It is found just as much among those who have the will-power to keep silent as to their plans and to resist the temptation to actions which, while satisfying their desire for energetic measures may destroy the edifice that they have so carefully constructed.

It is for this reason that enthusiasm may be considered with justice as an enemy of poise.

Those who act under the domination of an impulse born of a too-vivid impression are rarely in a state of mind that can be depended upon to judge sanely and impartially. They nearly always overshoot the mark at which they aim. They are like runners dashing forward at such a high speed that they can not bring themselves to a sudden stop. Habitual enthusiasm is also the enemy of reflection. It is an obstacle to that reason from which proceed strong resolves, and one is often impelled, in observing people who are fired with too great an ardor, to thoughts of the fable of the burning straw.

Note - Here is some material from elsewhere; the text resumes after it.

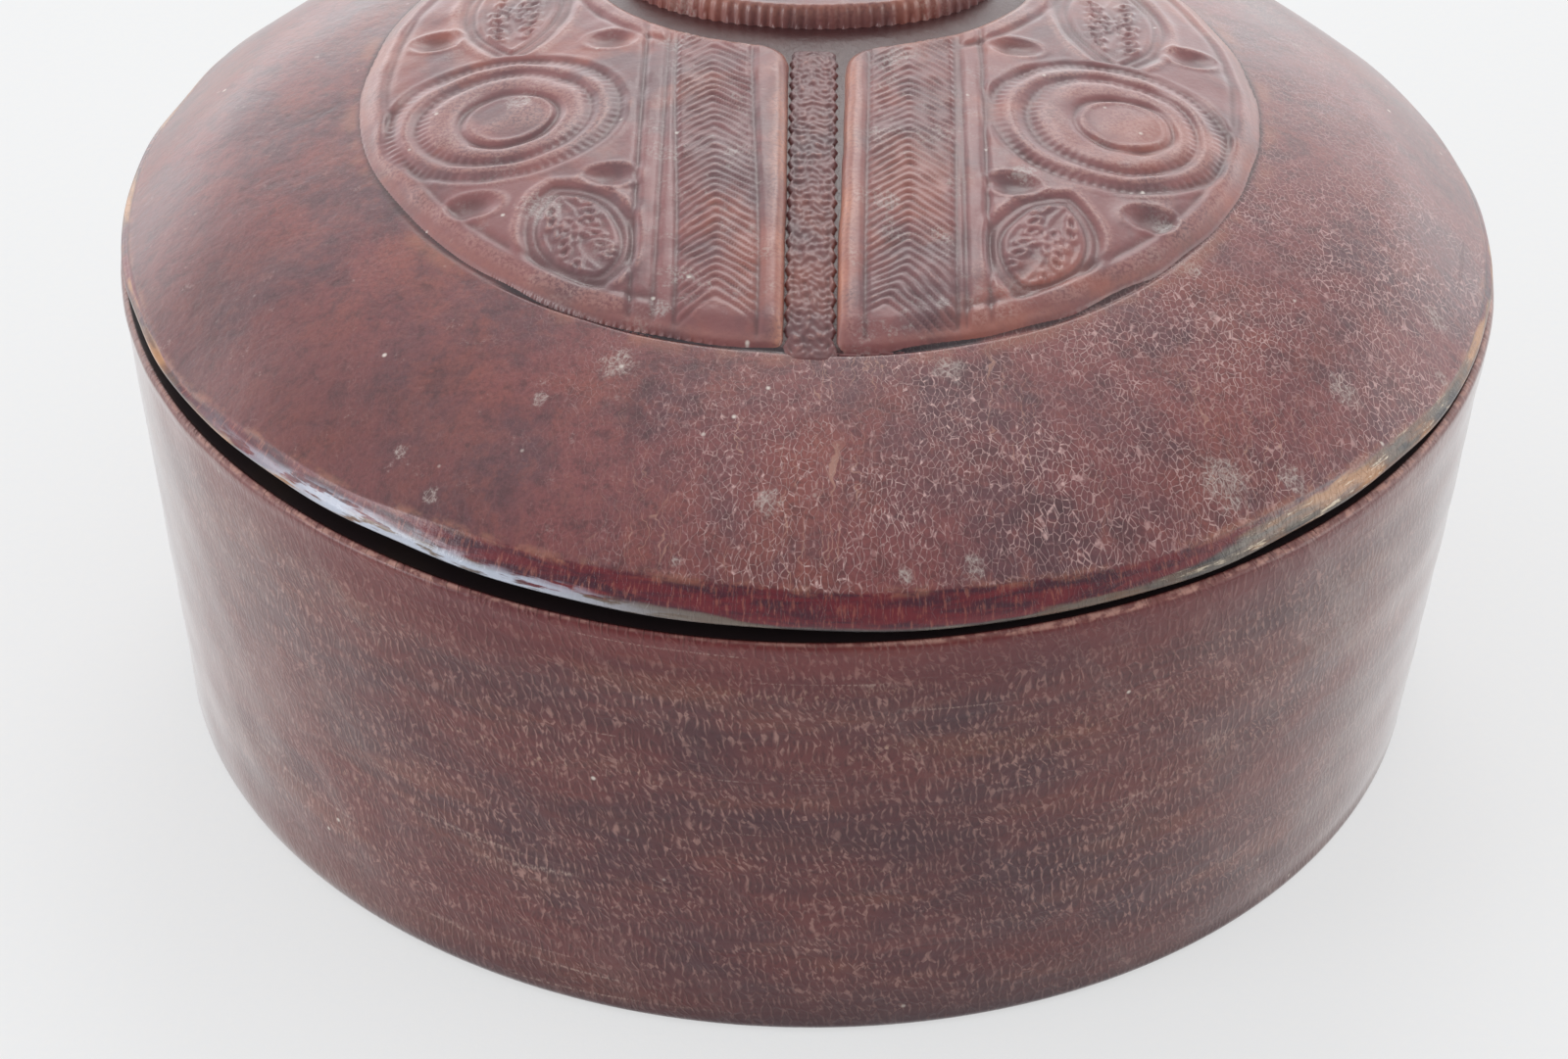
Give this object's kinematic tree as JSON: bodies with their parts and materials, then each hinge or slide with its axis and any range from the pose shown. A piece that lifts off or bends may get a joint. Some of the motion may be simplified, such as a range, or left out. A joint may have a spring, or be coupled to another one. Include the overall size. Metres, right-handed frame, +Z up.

A teacher, who inclined to the methods that consist of object lessons, one day asked two children to make a choice between two piles, one of straw, the other of wood. It is hardly necessary to add that while the size of the pile of straw was great that of the wood was hardly one-tenth of the volume.

The first child, when told to make his choice, took the mass of straw, which he set on fire easily enough, warming himself first from a respectful distance and then at close range, in proportion as the heat of the fire grew less.

In so doing he made great sport of his companion, who struggled meanwhile to set alight the pile of wood. But what was the outcome?

The huge mass of straw was soon burned out, while the wood, once lit, furnished a tranquil and steady flame, which the first child watched with envy while seated by the mass of cinders that alone remained of the vanished pile that he had chosen.

The man of real poise is like the child who, disclaiming the transitory blaze of the straw, prefers to work patiently at building a fire whose moderate heat will afford him a durable and useful warmth.

Let us then beware of sudden unreasoning enthusiasms. After the ephemeral flame of their first ardor has burned itself out we shall but find ourselves seated by the mass of ashes formed of our mistakes and our dead energies.

The rock on which so many abortive attempts are wrecked in the effort to achieve poise is a type of sentimentality peculiar to certain natures.